The broad thinking hat role is broken down into six different character roles, represented by six differently colored thinking hats. When you change hats you have to change roles. De Bono describes a symbolism that one might picture the laying down of colors in layers when printing a map and at the end the colors come together to give the completed map. Each of the hats colors; white, red, black, yellow, green, and blue, are their names and the symbolism of its nature. The white hat is neutral and objective.
It is concerned with objective facts and figures. The red hat gives the emotional view. The black hat covers the negative aspects. The yellow hat is optimistic and covers hope and positive thinking.
The green hat indicates creativity and new ideas. The blue hat is concerned with control and the organization of the thinking process. The more widespread De Bono's Six Thinking Hats idiom is the more efficient it will be in use. At first people might feel awkward about using the different hats, but this awkwardness should pass as the convenience of the system becomes apparent.
The first use of the hats will be in the form of a request to use one hat or to switch from the black hat to another. He says that eventually one should be able to sit down at any discussion table and switch in and out of "hats" with ease. The two main purposes to the Six Thinking Hats concept are to simplify thinking by allowing a thinker to deal with one thing at a time and to allow a switch in thinking. I think the concept of the Six Thinking Hats is valid. Edward De Bono has created an effective way to develop our thinking habits. The concept is most useful when used in management settings at a firm or in schools and when all participants except of embrace it.
I think the most useful aspect of the concept is when someone is using the black or red hat and is misconstruing the facts someone else could request them to think or speak with the white hat and get the most factual information. But in most situations I believe the Six Thinking Hats could be no more useful than weighing the pros and cons. Also, most people might find using the hats to be too simple and childish and not participate. Edward De Bono's book Six Thinking Hats is very well written and understandable. The structure is very organized and all information seems accurate.
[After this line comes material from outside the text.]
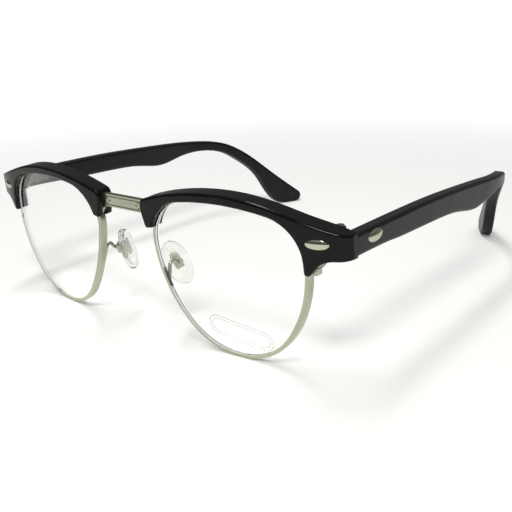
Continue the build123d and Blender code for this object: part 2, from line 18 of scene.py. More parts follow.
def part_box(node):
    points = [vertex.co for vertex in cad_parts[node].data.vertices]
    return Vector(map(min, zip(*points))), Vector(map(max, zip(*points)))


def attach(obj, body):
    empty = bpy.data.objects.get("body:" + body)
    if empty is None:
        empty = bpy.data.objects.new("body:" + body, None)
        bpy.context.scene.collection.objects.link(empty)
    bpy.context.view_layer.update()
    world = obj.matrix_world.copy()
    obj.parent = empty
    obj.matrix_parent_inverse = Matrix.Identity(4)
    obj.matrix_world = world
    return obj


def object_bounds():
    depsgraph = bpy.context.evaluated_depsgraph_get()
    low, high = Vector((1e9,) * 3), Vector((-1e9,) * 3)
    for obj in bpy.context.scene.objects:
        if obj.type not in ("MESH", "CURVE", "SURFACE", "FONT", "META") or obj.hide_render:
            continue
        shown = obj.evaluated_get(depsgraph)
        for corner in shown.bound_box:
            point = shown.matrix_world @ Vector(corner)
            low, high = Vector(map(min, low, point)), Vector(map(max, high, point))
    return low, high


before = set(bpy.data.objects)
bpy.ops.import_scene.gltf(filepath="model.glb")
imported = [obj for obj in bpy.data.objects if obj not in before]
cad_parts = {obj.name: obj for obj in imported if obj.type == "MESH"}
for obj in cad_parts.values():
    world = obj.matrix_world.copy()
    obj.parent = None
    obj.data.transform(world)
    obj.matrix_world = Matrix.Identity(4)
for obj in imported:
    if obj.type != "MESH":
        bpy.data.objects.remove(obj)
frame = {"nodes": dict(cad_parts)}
cad_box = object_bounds()

bl_info = {
    "name": "Browline Eyeglasses",
    "version": (1, 0, 0),
    "blender": (4, 5, 0),
    "location": "3D View > Sidebar > Eyeglasses",
    "description": "Finishes, lights and camera for a pair of browline eyeglasses",
    "category": "Object",
}

SIDES = ("left", "right")
LABEL_ACROSS = 0.568        # label's middle, as a share of the lens's width from the nose
LABEL_UP = 0.172            # and of its height
LABEL_TURN = radians(-9.0)  # its outer end hangs lower
LABEL_MARGIN = 0.0009       # inner line to outer line
LABEL_LINE = 0.00022        # width of a printed line
LABEL_LIFT = 0.00003        # ink on the lens
FLOOR_RADIUS = 3.0
FLOOR_MIDDLE = 0.07         # floor's middle, behind the bridge
FLOOR_GAP = 0.00002         # floor to the lowest point of the glasses
FLOOR_LIT = 0.14            # radius where the floor starts to fade to white
FLOOR_WHITE = 0.40          # radius where it is plain white to the camera
CAMERA_SHIFT = (-0.0309, -0.0845)
CAMERA_NEAR = 0.005
KEY_PLACE = Vector((0.30, -0.48, 0.68))         # from the middle of the glasses
KEY_SIZE = (0.30, 0.20)
KEY_COLOUR = (1.0, 1.0, 0.96)
OVERHEAD_PLACE = Vector((-0.12, -0.04, 0.66))   # from the middle of the glasses
OVERHEAD_SIZE = (0.45, 0.10)
OVERHEAD_COLOUR = (0.97, 1.0, 1.0)
ACRYLIC_IOR = 1.49


# ---- what a user can change ----
def colour_property(name, description, default):
    """A linear colour with the usual swatch."""
    return FloatVectorProperty(
        name=name, description=description, subtype="COLOR", default=default, min=0.0, max=1.0
    )


class EyeglassesPlastics(bpy.types.PropertyGroup):
    """Colours and gloss of the moulded pieces."""

    brow: colour_property("Brow", "Polished plastic of the brows", (0.0022, 0.0022, 0.0027))
    brow_cloud: colour_property(
        "Brow cloud", "Slightly paler streaks in the brow plastic", (0.0050, 0.0046, 0.0054)
    )
    brow_roughness: FloatProperty(
        name="Brow roughness", description="How soft the brows' reflections are",
        default=0.09, min=0.0, max=1.0, subtype="FACTOR",
    )
    temple: colour_property("Temple", "Satin plastic of the temples", (0.0045, 0.0046, 0.0050))
    temple_cloud: colour_property(
        "Temple cloud", "Paler flow marks in the temple plastic", (0.0085, 0.0087, 0.0092)
    )
    temple_roughness: FloatProperty(
        name="Temple roughness", description="How soft the temples' reflections are",
        default=0.26, min=0.0, max=1.0, subtype="FACTOR",
    )
    dust: colour_property("Dust", "Specks of dust on the plastic", (0.09, 0.09, 0.085))


class EyeglassesMetals(bpy.types.PropertyGroup):
    """Colours of the metal pieces."""

    frame: colour_property("Frame", "Polished nickel silver", (0.44, 0.44, 0.34))
    # Darker colour the frame is mixed toward, both in random tarnished blotches and as painted
    # shade in its corners and between parts.
    frame_tarnish_and_shade: colour_property("Tarnish", "Duller metal in its corners", (0.15, 0.15, 0.10))
    stud: colour_property("Stud", "Polished studs", (0.62, 0.62, 0.50))
    # Painted reflection: the hinge colour is set far darker than nickel's own, to stand in for the
    # dark surroundings the leaves reflect.
    hinge: colour_property("Hinge", "Satin nickel leaves and barrels", (0.15, 0.15, 0.13))
    screw: colour_property("Screw", "Turned steel screws", (0.40, 0.40, 0.36))


class EyeglassesClears(bpy.types.PropertyGroup):
    """Colours of the clear pieces, and the blank label on one lens."""

    lens: colour_property("Lens", "Clear lens", (0.985, 0.990, 0.985))
    pad: colour_property("Pad", "Clear soft pad", (0.93, 0.94, 0.90))
    core: colour_property("Core", "Hard core inside a pad", (0.80, 0.80, 0.76))
    label_ink: colour_property("Label ink", "Printed border of the label", (0.52, 0.53, 0.50))
    label_length: FloatProperty(
        name="Label length", description="Length of the blank label on the left lens",
        default=0.0176, min=0.005, max=0.03, unit="LENGTH",
    )
    label_height: FloatProperty(
        name="Label height", description="Height of the blank label on the left lens",
        default=0.0040, min=0.002, max=0.015, unit="LENGTH",
    )


class EyeglassesStage(bpy.types.PropertyGroup):
    """Floor, light and camera."""

    floor: colour_property("Floor", "Pale floor", (0.90, 0.905, 0.885))
    floor_glow: FloatProperty(
        name="Floor glow", description="How far the camera sees the floor paler than it is lit",
        default=0.19, min=0.0, max=1.0,
    )
    key: FloatProperty(
        name="Key lamp", description="Power of the lamp in front, at the wearer's left",
        default=3.6, min=0.0, unit="POWER",
    )
    overhead: FloatProperty(
        name="Overhead lamp", description="Power of the long lamp above", default=1.7,
        min=0.0, unit="POWER",
    )
    surround: FloatProperty(
        name="Surround", description="Brightness of the pale room", default=0.30, min=0.0
    )
    azimuth: FloatProperty(
        name="Azimuth", description="Camera's turn round the glasses", default=radians(37.36),
        subtype="ANGLE",
    )
    elevation: FloatProperty(
        name="Elevation", description="Camera's height above level", default=radians(15.38),
        subtype="ANGLE",
    )
    roll: FloatProperty(
        name="Roll", description="Camera's tilt to one side", default=radians(-1.62),
        subtype="ANGLE",
    )
    aim: FloatVectorProperty(
        name="Aim", description="Point that the camera looks at", subtype="XYZ", unit="LENGTH",
        default=(0.0, 0.06761, -0.01904),
    )
    distance: FloatProperty(
        name="Distance", description="Camera's distance from where it looks", default=0.24797,
        unit="LENGTH",
    )
    lens: FloatProperty(
        name="Camera lens", description="Focal length in millimetres", default=48.05, min=10.0,
        subtype="DISTANCE_CAMERA",
    )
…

De Bono upholds each of his points with very persuading real-life examples that even non-managers can agree with. I would recommend he book to others if they seemed interested in the concept. Today companies like DuPont, Prudential Life, IBM, British Airways, and Siemens use the Six Thinking Hats. Also, teachers are using the Six Thinking Hats in their classrooms. There are even Six Thinking Hats seminars for teachers, youth, and parents. De Bono has effected more than the business world with his book Six Thinking Hats..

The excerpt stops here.